**RECORD EXTRACTS**

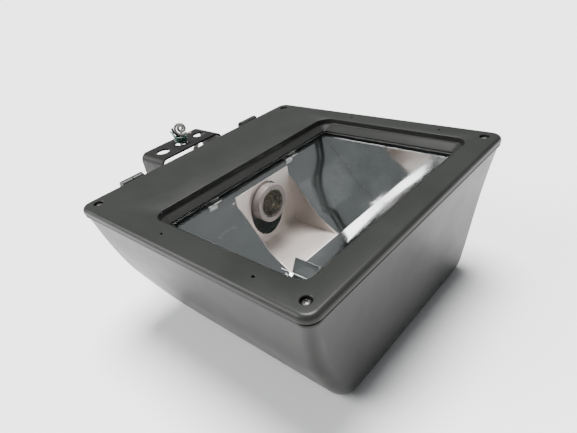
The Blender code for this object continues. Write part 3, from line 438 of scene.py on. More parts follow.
def laminations():
    """A stack of varnished steel sheets, seen as fine lines across the core."""
    finish = Finish("laminations", 0.42, 0.55)
    finish.colour(finish.noise(40, 5), 0.3, 0.7, (0.055, 0.040, 0.030), (0.14, 0.11, 0.085))
    finish.bump(finish.bands(320, "Y"), 0.00025, 0.8)
    finish.vary("Roughness", finish.noise(80, 4), 0.3, 0.7, 0.28, 0.55)
    return finish.material


def coil_wrap():
    """Varnished paper tape over a wound coil."""
    finish = Finish("coil_wrap", 0.40, Coat_Weight=0.3, Coat_Roughness=0.25)
    finish.colour(finish.noise(30, 5), 0.3, 0.7, (0.24, 0.090, 0.030), (0.46, 0.20, 0.070))
    finish.bump(finish.bands(110, "Z", 1.5), 0.0004, 0.5)
    finish.bump(finish.noise(400, 3), 0.00010, 0.5)
    return finish.material


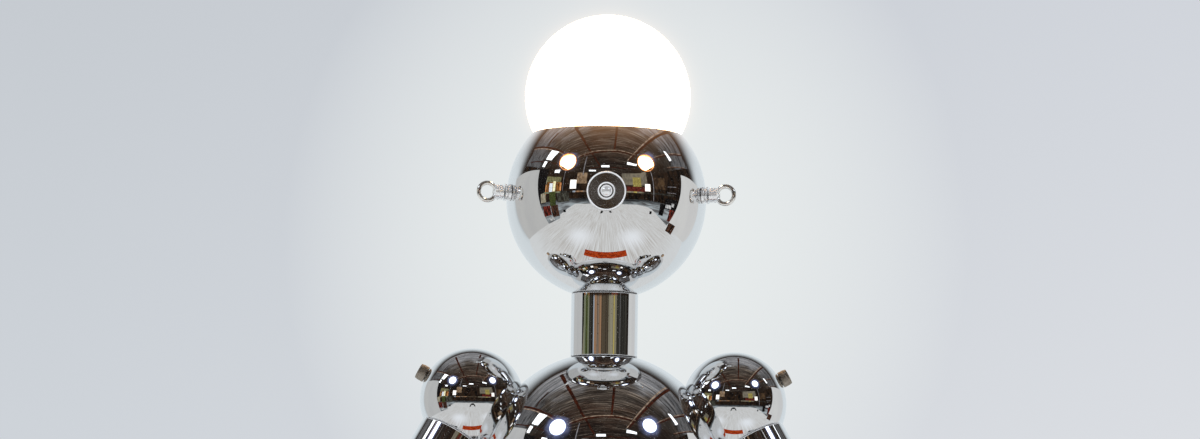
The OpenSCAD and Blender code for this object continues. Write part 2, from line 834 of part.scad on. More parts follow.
module foot_shell()
    translate([0, 0, -shin_span]) difference() {
        hollow_ball(foot_r);
        translate([-foot_d, -foot_d, -foot_d]) cube([2 * foot_d, 2 * foot_d, foot_d]);
        cylinder(r = thread_r, h = foot_r + through);
    }

// Felt-faced sole, with a spigot that sits inside the dome's rim
module foot_sole() {
    spigot_h = 4;
    translate([0, 0, -shin_span]) {
        translate([0, 0, -sole_t]) cylinder(r = foot_r - 0.4, h = sole_t);
        intersection() {
            cylinder(r = foot_r - shell_wall, h = spigot_h);
            sphere(r = foot_r - shell_wall - seat_gap);
        }
    }
}

module arm_part(side, name) {
    color("silver") {
        if (name == "shoulder_ball") at_shoulder(side) root_ball(torso_r);
        if (name == "upper_arm_tube") at_shoulder(side) limb_tube(upper_arm_len);
        if (name == "elbow_ball") at_elbow(side) knuckle_ball(1);
        if (name == "forearm_tube") at_elbow(side) limb_tube(forearm_len);
        if (name == "wrist_plug") at_elbow(side) wrist_plug();
        if (name == "hand_clip") at_elbow(side) hand_clip();
    }
    color("gray") {
        if (name == "upper_arm_tie") at_shoulder(side) eye_tie(upper_arm_span);
        if (name == "forearm_tie") at_elbow(side) forearm_tie();
    }
    color("peru")
        if (name == "elbow_pin") at_elbow(side) knuckle_pin();
}

module leg_part(side, name) {
    color("silver") {
        if (name == "hip_ball") at_hip(side) root_ball(pelvis_r);
        if (name == "thigh_tube") at_hip(side) limb_tube(thigh_len);
        if (name == "knee_ball") at_knee(side) knuckle_ball(-1);
        if (name == "shin_tube") at_knee(side) limb_tube(shin_len);
        if (name == "foot_shell") at_knee(side) foot_shell();
    }
    color("gray") {
        if (name == "thigh_tie") at_hip(side) eye_tie(thigh_span);
        if (name == "shin_tie") at_knee(side) shin_tie();
    }
    color("peru")
        if (name == "knee_pin") at_knee(side) knuckle_pin();
    color("dimgray")
        if (name == "foot_sole") at_knee(side) foot_sole();
}

// ---------------------------------------------------------------- nodes

torso_shell();
pelvis_shell();
neck_tube();
waist_tube();
lamp_pipe();
centring_rings();
pipe_fixings();
weld_nuts();
pivot_studs();
thumb_nuts();
cord_bushing();
lampholder_cap();
lampholder_shell();
lampholder_core();
bulb_cap();
bulb_globe();
head_shell();
ear_loops();
ear_fixings();
switch_housing();
switch_nut();
switch_shaft();
nose_knob();
nose_screw();
for (name = ["shoulder_ball", "upper_arm_tube", "upper_arm_tie", "elbow_ball", "elbow_pin",
             "forearm_tube", "forearm_tie", "wrist_plug", "hand_clip"]) {
    arm_part(LEFT, name);
    arm_part(RIGHT, name);
}
for (name = ["hip_ball", "thigh_tube", "thigh_tie", "knee_ball", "knee_pin", "shin_tube",
             "shin_tie", "foot_shell", "foot_sole"]) {
    leg_part(LEFT, name);
    leg_part(RIGHT, name);
}
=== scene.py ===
"""Looks of the robot shaped lamp: finishes, finer pieces, the studio that its metal mirrors, and the camera.

Metres, +Z up, the robot faces -Y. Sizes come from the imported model, or from the driving dimensions named below.
"""
import json
from math import atan, atan2, cos, pi, radians, sin, tan

import bmesh
import bpy
import numpy as np
from mathutils import Matrix, Vector


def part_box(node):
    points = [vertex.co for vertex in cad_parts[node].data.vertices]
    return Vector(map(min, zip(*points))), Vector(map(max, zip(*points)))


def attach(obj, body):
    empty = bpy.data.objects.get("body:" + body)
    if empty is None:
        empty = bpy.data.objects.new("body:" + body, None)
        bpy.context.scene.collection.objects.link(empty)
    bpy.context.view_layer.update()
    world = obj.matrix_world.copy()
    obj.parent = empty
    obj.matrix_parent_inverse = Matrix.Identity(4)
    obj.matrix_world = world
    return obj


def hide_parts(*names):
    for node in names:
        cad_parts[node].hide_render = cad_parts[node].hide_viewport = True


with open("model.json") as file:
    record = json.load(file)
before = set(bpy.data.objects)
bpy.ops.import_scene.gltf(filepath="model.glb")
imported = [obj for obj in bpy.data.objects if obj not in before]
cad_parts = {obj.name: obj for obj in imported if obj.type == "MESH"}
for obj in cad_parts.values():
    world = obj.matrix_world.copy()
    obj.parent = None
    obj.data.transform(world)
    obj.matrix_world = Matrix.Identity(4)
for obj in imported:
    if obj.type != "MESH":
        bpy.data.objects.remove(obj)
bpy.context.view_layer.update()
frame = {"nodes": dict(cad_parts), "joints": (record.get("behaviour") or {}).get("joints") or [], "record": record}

MM = 0.001
SIDES = (("l", 1), ("r", -1))
JOINTS = {joint["name"]: joint for joint in frame["joints"]}
SLOT_OF = {part["node"]: part["material_slot"] for part in frame["record"]["subparts"]}
BODY_OF = {node: body for body, nodes in frame["record"]["behaviour"]["bodies"].items() for node in nodes}

# The head and what is on it
HEAD_R = (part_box("head_shell")[1].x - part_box("head_shell")[0].x) / 2
HEAD = Vector((0, 0, JOINTS["head_turn"]["pos_m"][2] + HEAD_R))
HEAD_RIM_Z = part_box("head_shell")[1].z
GLOBE_R = (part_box("bulb_globe")[1].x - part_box("bulb_globe")[0].x) / 2
GLOBE = Vector((0, 0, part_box("bulb_globe")[1].z - GLOBE_R))
EYE_AZIMUTH = radians(23.6)
EYE_ELEVATION = radians(16)
EYE_R = 6.25 * MM
EAR_FORWARD = radians(16.5)
EAR_Z = 1.9 * MM
GLASS_LEVEL = 12.0     # how strongly the lit glass shines
GLASS_COLOUR = (1.0, 0.62, 0.34)

# The camera, and where the photograph has the head's centre
PHOTO_SIZE = (1200, 439)
FOCAL_PX = 4000
HEAD_PX = (606.0, 199.7)
CAMERA_AT = Vector((0, -2.985, 0.377))
CAMERA_ROLL = radians(0.9)

MIRROR = 0.80          # share of the light that the chrome sends back

# ---- node trees


def add(tree, kind, inputs=None, **settings):
    """New node with its settings. inputs gives each input a value, or an output to link to it."""
    node = tree.nodes.new(kind)
    for key, value in settings.items():
        setattr(node, key, value)
    for key, value in (inputs or {}).items():
        if isinstance(value, bpy.types.NodeSocket):
            tree.links.new(value, node.inputs[key])
        else:
            node.inputs[key].default_value = value
    return node


def own_place(tree):
    """Position in the object's own frame, which is the part's frame for its pieces."""
    return add(tree, "ShaderNodeTexCoord").outputs["Object"]


def place_of(tree, scale=(1, 1, 1)):
    """Position in the object's own frame, stretched by scale."""
    return add(tree, "ShaderNodeMapping", {"Vector": own_place(tree), "Scale": scale}).outputs["Vector"]


def split(tree, where):
    """The X, Y and Z of a vector."""
    return add(tree, "ShaderNodeSeparateXYZ", {0: where}).outputs


def vector(tree, operation, a, b=None, output="Vector"):
    inputs = {0: a} if b is None else {0: a, 1: b}
    return add(tree, "ShaderNodeVectorMath", inputs, operation=operation).outputs[output]


def length(tree, a):
    return vector(tree, "LENGTH", a, output="Value")


def noise(tree, where, scale, detail=3.0, rough=0.5, distort=0.0):
    return add(tree, "ShaderNodeTexNoise", {
        "Vector": where, "Scale": scale, "Detail": detail, "Roughness": rough, "Distortion": distort,
    }).outputs["Fac"]


def fit(tree, value, low, high, to_low=0.0, to_high=1.0, smooth=True):
    """value taken from low..high to to_low..to_high, and held beyond them."""
    kind = "SMOOTHSTEP" if smooth else "LINEAR"
    return add(tree, "ShaderNodeMapRange", {
        "Value": value, "From Min": low, "From Max": high, "To Min": to_low, "To Max": to_high,
    }, interpolation_type=kind).outputs["Result"]


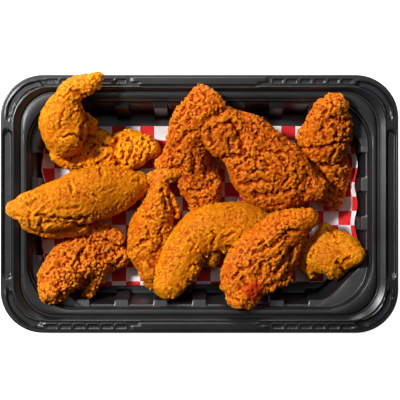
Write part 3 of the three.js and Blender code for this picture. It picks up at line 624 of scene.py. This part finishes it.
# Creases: depth and half width in millimetres, then their points as the camera sees them, in
# pixels of the 400-pixel frame. A depth below zero is a ridge or a swelling.
CREASES = {
    "tender_hooked": [
        (2.6, 1.3, (74, 91), (79, 93), (84, 96), (88, 99)), (1.4, 0.8, (88, 92), (87, 99)),
        (0.9, 0.8, (61, 96), (66, 96), (71, 93)), (1.0, 0.7, (62, 119), (64, 114), (66, 110)),
        (1.0, 0.8, (61, 127), (63, 121)), (0.9, 0.7, (72, 116), (76, 111), (81, 111)),
        (2.2, 1.1, (83, 109), (86, 114), (87, 119), (84, 126), (83, 133), (82, 139)),
        (1.6, 0.9, (60, 138), (68, 136), (75, 134), (81, 137)), (-1.4, 5.2, (66, 143), (76, 142)),
        (1.0, 0.8, (92, 84), (96, 87)), (-1.2, 2.1, (90, 78), (97, 74)),
    ],
    "tender_low": [
        (3.0, 1.5, (117, 140), (116, 147), (114, 153), (116, 159), (120, 166)),
        (1.4, 0.9, (90, 152), (93, 147), (95, 144)), (1.2, 0.8, (72, 160), (75, 155)),
        (1.4, 0.9, (98, 164), (104, 161), (110, 157), (113, 152)),
        (1.7, 0.9, (130, 139), (134, 147), (131, 155), (128, 164)),
        (1.7, 0.9, (143, 139), (145, 149), (142, 158)), (1.4, 0.8, (137, 150), (136, 160)),
        (1.4, 0.8, (150, 141), (151, 150), (147, 160)), (1.2, 0.7, (122, 146), (125, 152), (123, 160)),
        (1.2, 0.8, (100, 140), (105, 145), (111, 146)),
        (-1.3, 1.4, (97, 128), (103, 134), (110, 138), (116, 142)),
    ],
    "tender_middle": [
        (2.2, 1.1, (163, 189), (166, 200), (168, 212)), (2.2, 1.1, (170, 195), (174, 206), (177, 216)),
        (1.6, 0.9, (144, 216), (150, 216), (156, 219)), (1.6, 0.8, (163, 222), (161, 232), (164, 240)),
        (2.2, 1.1, (133, 249), (139, 243), (145, 241), (151, 238)),
        (1.6, 0.9, (150, 262), (155, 266), (158, 272)), (1.4, 0.8, (148, 228), (150, 236), (155, 243)),
        (1.6, 0.9, (152, 252), (158, 250), (162, 244)),
    ],
    "tender_upright": [
        (2.4, 1.7, (186, 109), (181, 116), (177, 124), (179, 130)),
        (1.8, 1.1, (188, 113), (191, 119), (186, 123)),
        (1.8, 1.2, (192, 131), (185, 136), (181, 143), (174, 147)),
        (1.4, 0.9, (201, 90), (207, 97), (205, 104)), (1.6, 2.1, (192, 106), (198, 111)),
        (1.4, 0.9, (180, 150), (186, 156), (184, 163)), (1.4, 0.9, (193, 153), (196, 163), (193, 172)),
        (1.8, 1.1, (190, 189), (199, 190), (208, 186), (214, 181)),
        (1.4, 0.8, (203, 160), (206, 170), (204, 178)), (1.6, 1.1, (196, 197), (199, 205)),
        (2.0, 1.4, (178, 168), (184, 168), (187, 177)), (1.4, 0.8, (193, 95), (191, 101)),
        (1.3, 0.8, (170, 150), (174, 156), (172, 162)),
    ],
    "tender_ragged": [
        (3.4, 1.7, (84, 250), (80, 256), (82, 262), (78, 268), (84, 275), (88, 282), (84, 290)),
        (2.4, 1.3, (84, 250), (90, 256), (97, 258), (104, 257), (112, 253), (117, 250)),
        (2.4, 2.7, (105, 254), (114, 252)), (1.6, 0.9, (90, 242), (97, 241), (104, 239), (110, 240)),
        (1.6, 0.9, (67, 254), (71, 259), (67, 264)), (2.0, 1.1, (56, 284), (62, 283), (70, 280)),
        (1.6, 0.9, (60, 292), (65, 297)), (1.6, 0.9, (76, 262), (74, 270)),
        (1.4, 0.8, (95, 270), (101, 272), (107, 268)), (1.6, 0.9, (118, 262), (121, 258), (124, 256)),
        (1.4, 0.8, (50, 272), (55, 268)), (1.5, 0.9, (62, 272), (68, 274), (72, 270)),
    ],
    "tender_leaning": [
        (2.0, 1.5, (324, 110), (323, 117), (327, 122)), (1.8, 1.3, (323, 122), (322, 130), (325, 138)),
        (2.0, 1.3, (331, 118), (337, 119), (344, 121), (350, 119)),
        (2.2, 1.2, (304, 148), (312, 148), (320, 148), (328, 146), (336, 143), (346, 142)),
        (1.6, 0.9, (335, 151), (331, 157), (329, 162)),
        (2.6, 1.4, (309, 163), (318, 164), (328, 165), (342, 163)),
        (2.4, 1.4, (318, 166), (323, 174), (330, 182), (337, 186)), (1.6, 1.1, (336, 170), (339, 177)),
        (1.4, 0.9, (306, 127), (309, 122)), (1.4, 0.9, (331, 100), (333, 106), (331, 112)),
        (1.6, 1.1, (338, 190), (341, 197)), (-1.6, 3.2, (336, 111), (345, 114)),
        (1.5, 0.9, (333, 125), (338, 131), (335, 138)),
    ],
    "tender_round": [
        (2.2, 1.1, (337, 262), (341, 264), (344, 260), (348, 258)), (1.8, 0.9, (341, 264), (343, 270)),
        (1.6, 0.9, (313, 273), (318, 277), (322, 276)), (1.8, 1.3, (318, 276), (321, 283)),
        (1.0, 0.8, (311, 256), (313, 250)), (1.0, 0.8, (327, 229), (333, 233), (337, 236)),
    ],
    "tender_curved": [
        (1.6, 0.9, (213, 231), (216, 234), (214, 240), (213, 247)),
        (1.4, 0.9, (224, 237), (230, 234), (236, 232)), (1.6, 0.9, (216, 250), (222, 253), (226, 258)),
        (1.6, 1.1, (200, 262), (203, 266), (206, 267)), (1.2, 0.8, (191, 240), (195, 244), (193, 249)),
        (1.2, 0.8, (204, 255), (207, 260)), (1.4, 0.9, (192, 266), (196, 264), (200, 262)),
        (1.0, 0.8, (168, 288), (172, 293), (170, 297)), (1.0, 0.8, (180, 285), (183, 291)),
        (1.4, 0.8, (190, 280), (194, 283), (192, 288)), (1.2, 0.8, (228, 246), (233, 249), (238, 247)),
    ],
    "tender_long": [
        (2.6, 1.2, (40, 214), (50, 217), (60, 218), (70, 219), (80, 219), (88, 217)),
        (2.2, 1.1, (44, 223), (55, 221), (65, 222), (75, 223), (85, 225)),
        (2.0, 1.2, (43, 216), (42, 224), (43, 231)), (1.2, 0.8, (31, 213), (31, 221), (33, 227)),
        (1.0, 0.7, (71, 181), (72, 188), (74, 191)), (0.9, 0.7, (80, 193), (87, 194), (91, 197)),
        (1.0, 0.8, (94, 194), (98, 197)), (1.4, 0.9, (101, 168), (103, 175)),
        (1.2, 0.9, (136, 181), (140, 179)), (0.9, 0.8, (60, 208), (70, 208), (80, 207)),
        (1.0, 0.8, (16, 213), (22, 216), (27, 221)), (-1.2, 2.1, (90, 167), (97, 168)),
    ],
    "tender_broad": [
        (2.6, 1.3, (211, 128), (210, 135), (213, 141)),
        (3.2, 1.6, (232, 122), (237, 128), (240, 135), (242, 144), (244, 153)),
        (1.8, 1.2, (216, 127), (222, 124), (231, 122)), (1.6, 1.1, (228, 139), (231, 147), (230, 152)),
        (3.2, 1.4, (226, 158), (235, 156), (245, 154)), (1.8, 0.9, (246, 158), (256, 157), (263, 156)),
        (1.7, 0.9, (258, 150), (268, 151), (278, 152), (288, 152)),
        (2.0, 0.9, (240, 170), (250, 172), (260, 169), (269, 171)),
        (2.2, 1.1, (241, 184), (251, 182), (262, 180), (272, 182)),
        (2.0, 1.1, (256, 194), (268, 194), (280, 192), (291, 190)),
        (1.8, 0.9, (281, 158), (287, 166), (289, 176), (284, 184)),
        (1.6, 0.9, (296, 172), (300, 180), (298, 188)), (1.6, 0.9, (305, 168), (310, 177), (311, 188)),
        (1.8, 0.9, (279, 137), (286, 143), (294, 150)), (1.4, 0.8, (255, 124), (260, 130), (257, 137)),
        (1.6, 0.9, (262, 160), (268, 165), (276, 163)), (1.4, 0.8, (300, 190), (306, 194), (303, 199)),
        (1.6, 0.9, (268, 205), (276, 206), (284, 203)), (-1.2, 2.3, (246, 188), (258, 187), (270, 188)),
        (-1.2, 2.1, (243, 177), (255, 176)),
    ],
    "tender_top": [
        (2.2, 1.1, (300, 230), (292, 230), (284, 235), (278, 241), (270, 246), (262, 249), (254, 252)),
        (2.0, 1.1, (254, 252), (255, 258), (250, 264), (244, 268)),
        (1.8, 0.9, (239, 268), (238, 274), (233, 277)),
        (1.6, 0.9, (260, 262), (268, 260), (275, 256), (282, 251)),
        (2.6, 1.6, (290, 249), (285, 257), (281, 264), (277, 271)),
        (1.8, 1.1, (262, 264), (261, 272), (257, 279)), (2.2, 1.4, (242, 277), (246, 283), (240, 288)),
        (1.6, 0.9, (266, 286), (275, 282), (284, 276)), (1.6, 1.1, (285, 229), (290, 234), (286, 238)),
        (1.4, 0.9, (224, 291), (232, 296), (238, 299)), (1.4, 0.8, (270, 262), (272, 270), (280, 272)),
        (1.4, 0.8, (265, 240), (260, 243)), (1.4, 0.9, (250, 290), (256, 296), (262, 293)),
    ],
}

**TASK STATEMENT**
Search the listing above for the string "More". Copy every line that contains it.

**SOLVED EXERCISE**
The Blender code for this object continues. Write part 3, from line 438 of scene.py on. More parts follow.
The OpenSCAD and Blender code for this object continues. Write part 2, from line 834 of part.scad on. More parts follow.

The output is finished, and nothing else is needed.